L’intervention française de 1977-1978 contre le Polisario le démontre clairement. Ce mouvement sahraoui, créé et soutenu par Alger, voulait asphyxier la Mauritanie, en s’attaquant au chemin de fer minéralier reliant Zouerate à Nouadhibou, pour supprimer sa seule ressource exportable : le fer de Zouerate. Le dispositif, qui permit de sécuriser l’acheminement du fer, comprenait des « Breguets Atlantics » de la Marine pour le repérage des colonnes du Polisario [6] et des « Jaguars » de l’Armée de l’Air, basés au Sénégal et ravitaillés en vol, pour les détruire [7].

Je voudrais aussi rappeler l’expérience acquise au Tchad où le dispositif Epervier est stationné depuis 1986. C’est grâce à ces forces pré positionnées que la France a pu donner si rapidement un coup d’arrêt aux colonnes djhiadistes qui voulaient foncer vers Bamako. L’opération Epervier avait été déclenchée début février 1986, après le franchissement du 16e parallèle, par les forces armées libyennes venues soutenir Goukouni Oueddei qui avait été renversé, fin 1981, par Hissène Habré avec le soutien de la France. Elle succédait à l’opération Manta qui, en 1983-1984, avait été déclenchée pour les mêmes raisons.

En conclusion, cette guerre doit d’abord être une guerre du renseignement aérien et terrestre mettant en œuvre drones, hélicoptères et avions de la marine et de l’armée de l’air et forces spéciales.

Si nous arrivons à mobiliser les moyens de renseignement nécessaires, la progression vers le Nord de nos forces terrestres accompagnant celles du Mali et de la CEDEAO s’effectuera sans surprise et nous pourrons intercepter et détruire les attaques des petites colonnes rebelles qui chercheront à s’y opposer et protéger nos arrières par des actions combinées aéroterrestres.

A cette condition, nos pertes devraient être inférieures à celles que nous avons connues en Afghanistan (en moyenne deux tués par mois) et sans commune mesure avec celles subies en Indochine (285 tués par mois, rien que pour nos soldats métropolitains) [8].

Général (2S) Jean-Bernard PINATEL

[1] « Les soldats français, comme les maliens qui l’ont déjà combattu, n’ignorent pas la valeur de l’adversaire. « Sans doute que, depuis la guerre d’Indochine, l’armée française n’a pas affronté un tel ennemi. Ils ont du matériel de dernière génération, du RPG, peut-être du sol-air, des tanks qu’ils ont récupérés de l’armée malienne. Avant d’attaquer, ils font de la planification, du renseignement. Ils sont très bons. » Et de préciser que les islamistes ont repris à leur compte la stratégie que les caravaniers utilisaient en leur temps pour attaquer les postes français dans le désert. « Ils ont juste remplacé les chameaux par des pick-up. »

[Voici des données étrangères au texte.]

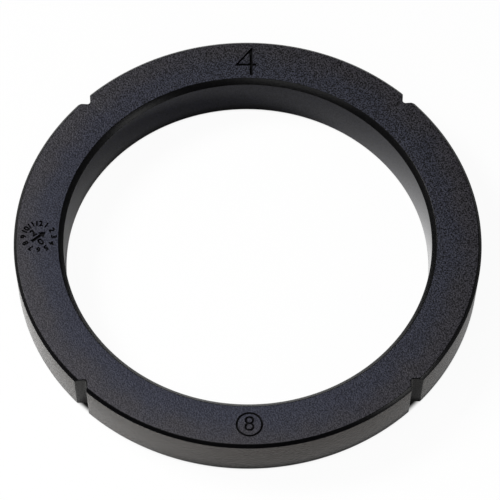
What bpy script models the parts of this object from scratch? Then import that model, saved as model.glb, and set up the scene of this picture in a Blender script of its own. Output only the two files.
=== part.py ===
"""Group head gasket: one moulded rubber ring that seals a coffee machine's group against its filter holder.

The ring lies on its lower face, centred on Z. Its section is turned about Z, and V notches with
rounded roots are cut down its outer wall. Sizes are in metres, angles in radians.
"""

import math

import bmesh
import bpy

# Sizes of the ring
OUTER_DIAMETER = 0.0730  # at the rim, just under its chamfer
RING_WIDTH = 0.00775  # from the rim in to the bore's mouth, just under its chamfer
HEIGHT = 0.0080
WALL_LEAN = math.radians(2.2)  # mould draft: both walls lean in towards the axis on their way down
RIM_CHAMFER = 0.00047  # upper outer edge, at 45 degrees
BORE_CHAMFER = 0.00077  # upper inner edge, at 45 degrees
FOOT_BREAK = 0.00020  # both lower edges, at 45 degrees

# Sizes of the notches, which follow the lean of the outer wall
NOTCH_COUNT = 4
NOTCH_DEPTH = 0.00120  # from the wall in to the root
NOTCH_ANGLE = math.radians(82)  # between the two flanks
NOTCH_ROOT_RADIUS = 0.00050
FIRST_NOTCH = math.radians(45)  # turned from +X

# How finely round shapes are divided, and how far a cutter runs past what it cuts
RING_STEPS = 240
ROOT_STEPS = 7
CUTTER_MARGIN = 0.001
SHARP_ANGLE = math.radians(30)

RUBBER_COLOUR = (0.030, 0.031, 0.035, 1)
RUBBER_ROUGHNESS = 0.55


def clear_scene():
    for obj in list(bpy.data.objects):
        bpy.data.objects.remove(obj)


def rubber():
    material = bpy.data.materials.new("black_rubber")
    material.use_nodes = True
    shader = material.node_tree.nodes["Principled BSDF"]
    shader.inputs["Base Color"].default_value = RUBBER_COLOUR
    shader.inputs["Roughness"].default_value = RUBBER_ROUGHNESS
    shader.inputs["Metallic"].default_value = 0
    return material


def new_object(name, shape):
    """An object that holds the bmesh, which is freed."""
    mesh = bpy.data.meshes.new(name)
    shape.to_mesh(mesh)
    shape.free()
    obj = bpy.data.objects.new(name, mesh)
    bpy.context.collection.objects.link(obj)
    return obj


def outer_radius(height):
    """Radius of the outer wall at a height over the lower face."""
    return OUTER_DIAMETER / 2 - (HEIGHT - RIM_CHAMFER - height) * math.tan(WALL_LEAN)


def bore_radius(height):
    mouth_radius = OUTER_DIAMETER / 2 - RING_WIDTH
    return mouth_radius - (HEIGHT - BORE_CHAMFER - height) * math.tan(WALL_LEAN)


def ring_section():
    """Corners of the section as (radius, height), from the bore's foot outwards and round."""
    rim_height = HEIGHT - RIM_CHAMFER
    mouth_height = HEIGHT - BORE_CHAMFER
    return [
        (bore_radius(FOOT_BREAK) + FOOT_BREAK, 0),
        (outer_radius(FOOT_BREAK) - FOOT_BREAK, 0),
        (outer_radius(FOOT_BREAK), FOOT_BREAK),
        (outer_radius(rim_height), rim_height),
        (outer_radius(rim_height) - RIM_CHAMFER, HEIGHT),
        (bore_radius(mouth_height) + BORE_CHAMFER, HEIGHT),
        (bore_radius(mouth_height), mouth_height),
        (bore_radius(FOOT_BREAK), FOOT_BREAK),
    ]


def turned(section):
    """The section's outline spun once round Z into a closed ring."""
    shape = bmesh.new()
    corners = [shape.verts.new((radius, 0, height)) for radius, height in section]
    outline = [shape.edges.new(pair) for pair in zip(corners, corners[1:] + corners[:1])]
    bmesh.ops.spin(
        shape,
        geom=corners + outline,
        cent=(0, 0, 0),
        axis=(0, 0, 1),
        angle=2 * math.pi,
        steps=RING_STEPS,
        use_merge=True,
    )
    bmesh.ops.recalc_face_normals(shape, faces=shape.faces)
    return shape


def notch_outline():
    """Plan of a notch that opens towards +X, with the wall at x = 0: two flanks and a rounded root."""
    half_angle = NOTCH_ANGLE / 2
    root_centre = NOTCH_ROOT_RADIUS - NOTCH_DEPTH
    root_arc = math.pi - NOTCH_ANGLE
    root = []
    for step in range(ROOT_STEPS + 1):
        turn = math.pi / 2 + half_angle + root_arc * step / ROOT_STEPS
        root.append(
            (root_centre + NOTCH_ROOT_RADIUS * math.cos(turn), NOTCH_ROOT_RADIUS * math.sin(turn))
        )
    flank_x, flank_y = root[0]
    mouth_x = CUTTER_MARGIN
    mouth_y = flank_y + (mouth_x - flank_x) * math.tan(half_angle)
    return [(mouth_x, mouth_y), *root, (mouth_x, -mouth_y)]


def notch_prism():
    """The notch's outline drawn up along the leaning wall, past both faces of the ring."""
    low = -CUTTER_MARGIN
    high = HEIGHT + CUTTER_MARGIN
    shape = bmesh.new()
    base = shape.faces.new(
        [shape.verts.new((outer_radius(low) + x, y, low)) for x, y in notch_outline()]
    )
    top = bmesh.ops.extrude_face_region(shape, geom=[base])["geom"]
    top_corners = [part for part in top if isinstance(part, bmesh.types.BMVert)]
    along_wall = (outer_radius(high) - outer_radius(low), 0, high - low)
    bmesh.ops.translate(shape, verts=top_corners, vec=along_wall)
    bmesh.ops.recalc_face_normals(shape, faces=shape.faces)
    return shape


def notch_cutters():
    """One cutter for each notch, all with the same mesh, turned evenly about Z."""
    first = new_object("notch_cutter_1", notch_prism())
    cutters = [first]
    for number in range(2, NOTCH_COUNT + 1):
        copy = bpy.data.objects.new(f"notch_cutter_{number}", first.data)
        bpy.context.collection.objects.link(copy)
        cutters.append(copy)
    for index, cutter in enumerate(cutters):
        cutter.rotation_euler.z = FIRST_NOTCH + index * 2 * math.pi / NOTCH_COUNT
        cutter.hide_render = True
        cutter.display_type = "WIRE"
    return cutters


def cut(obj, cutters):
    """Cuts each cutter out of the object, and keeps the result as its mesh."""
    for cutter in cutters:
        modifier = obj.modifiers.new(cutter.name, "BOOLEAN")
        modifier.operation = "DIFFERENCE"
        modifier.solver = "EXACT"
        modifier.object = cutter
    evaluated = obj.evaluated_get(bpy.context.evaluated_depsgraph_get())
    whole = obj.data
    obj.data = bpy.data.meshes.new_from_object(evaluated)
    obj.modifiers.clear()
    bpy.data.meshes.remove(whole)


def gasket_ring():
    ring = new_object("gasket_ring", turned(ring_section()))
    ring.data.materials.append(rubber())
    cut(ring, notch_cutters())
    ring.data.shade_smooth()
    ring.data.set_sharp_from_angle(angle=SHARP_ANGLE)
    return ring


def main():
    clear_scene()
    gasket_ring()


main()
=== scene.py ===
"""Looks of the group head gasket: a finely divided rubber ring, a pale floor and studio light.

Sizes are in metres, angles in radians.
"""

import math
from collections import namedtuple

import bmesh
import bpy
from mathutils import Matrix, Vector

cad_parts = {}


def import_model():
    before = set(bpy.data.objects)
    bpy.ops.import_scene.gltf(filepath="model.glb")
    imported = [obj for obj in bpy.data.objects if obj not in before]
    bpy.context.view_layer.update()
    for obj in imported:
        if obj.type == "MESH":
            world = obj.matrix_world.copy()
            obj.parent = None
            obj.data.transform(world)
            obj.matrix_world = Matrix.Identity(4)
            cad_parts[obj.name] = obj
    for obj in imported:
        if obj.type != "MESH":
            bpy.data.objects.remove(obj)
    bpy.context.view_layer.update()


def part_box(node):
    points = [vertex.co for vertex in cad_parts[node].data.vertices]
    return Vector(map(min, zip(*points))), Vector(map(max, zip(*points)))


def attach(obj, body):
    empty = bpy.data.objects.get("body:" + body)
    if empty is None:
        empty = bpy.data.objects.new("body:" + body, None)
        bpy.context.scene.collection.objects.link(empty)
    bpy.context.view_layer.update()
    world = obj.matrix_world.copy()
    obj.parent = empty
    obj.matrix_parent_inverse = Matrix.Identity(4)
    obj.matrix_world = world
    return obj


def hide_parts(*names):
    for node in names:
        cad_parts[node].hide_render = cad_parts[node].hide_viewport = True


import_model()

NODE = "gasket_ring"
BODY = "root"

# Sizes of the ring, the same as the solid's
low_corner, high_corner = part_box(NODE)
RIM_RADIUS = (high_corner.x - low_corner.x) / 2
HEIGHT = high_corner.z
RING_WIDTH = 0.00775
WALL_LEAN = math.radians(2.2)
RIM_CHAMFER = 0.00047
BORE_CHAMFER = 0.00077
FOOT_BREAK = 0.00020
NOTCH_COUNT = 4
NOTCH_DEPTH = 0.00120
NOTCH_ANGLE = math.radians(82)
NOTCH_ROOT_RADIUS = 0.00050
FIRST_NOTCH = math.radians(45)

# The small roundings that the moulding has on its edges
EDGE_RADIUS = 0.00012
NOTCH_MOUTH_RADIUS = 0.00025
SIDE_SHARE = 0.45  # the most of a side that a rounding takes
NOTCH_EDGE = 0.00014  # the break that is left of the rim's chamfer inside a notch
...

[2] Où un gendarme mauritanien a été enlevé fin décembre 2011.

[3] Où cinq Français salariés d’Areva et de Satom, un Togolais et un Malgache ont été enlevés le jeudi 16 septembre par AQMI.

[4] 300 km Sud d’Agadès où, dans la nuit du 14 au 15 octobre 2012, 6 travailleurs humanitaires africains travaillant pour une ONG nigérienne ont été enlevés.

[5] Cette région est, depuis mars 2012, la huitième région administrative du Mali. Elle s’étend sur 260 000 km². Elle recouvre principalement le massif de l’Adrar des Ifoghas.

[6] Le radar des « Atlantics », optimisé pour repérer les périscopes de sous-marins, a fait merveille sur la mer de sable mauritanien.

[7] C’est aussi cette pression exercée contre le Polisario, créé par Alger pour contester l’annexion d’une partie du Sahara occidental par le Maroc, qui permit la libération des otages de Zouérate. Boumediene accepta de les remettre aux autorités françaises, espérant par ce geste éviter la destruction complète du potentiel du Polisario. C’est cette expérience qui fait espérer que les groupes terroristes n’exécuteront pas leurs otages en cas d’intervention militaire car c’est leur meilleure carte dans une ultime négociation.

[8] 80 929 tués dont 20 524 métropolitains, 15 657 africains, 32 255 autochtones. Les 20 524 métropolitains se décomposent ainsi : 2 447 officiers, 6 323 sous-officiers et 1 1730 hommes du rang.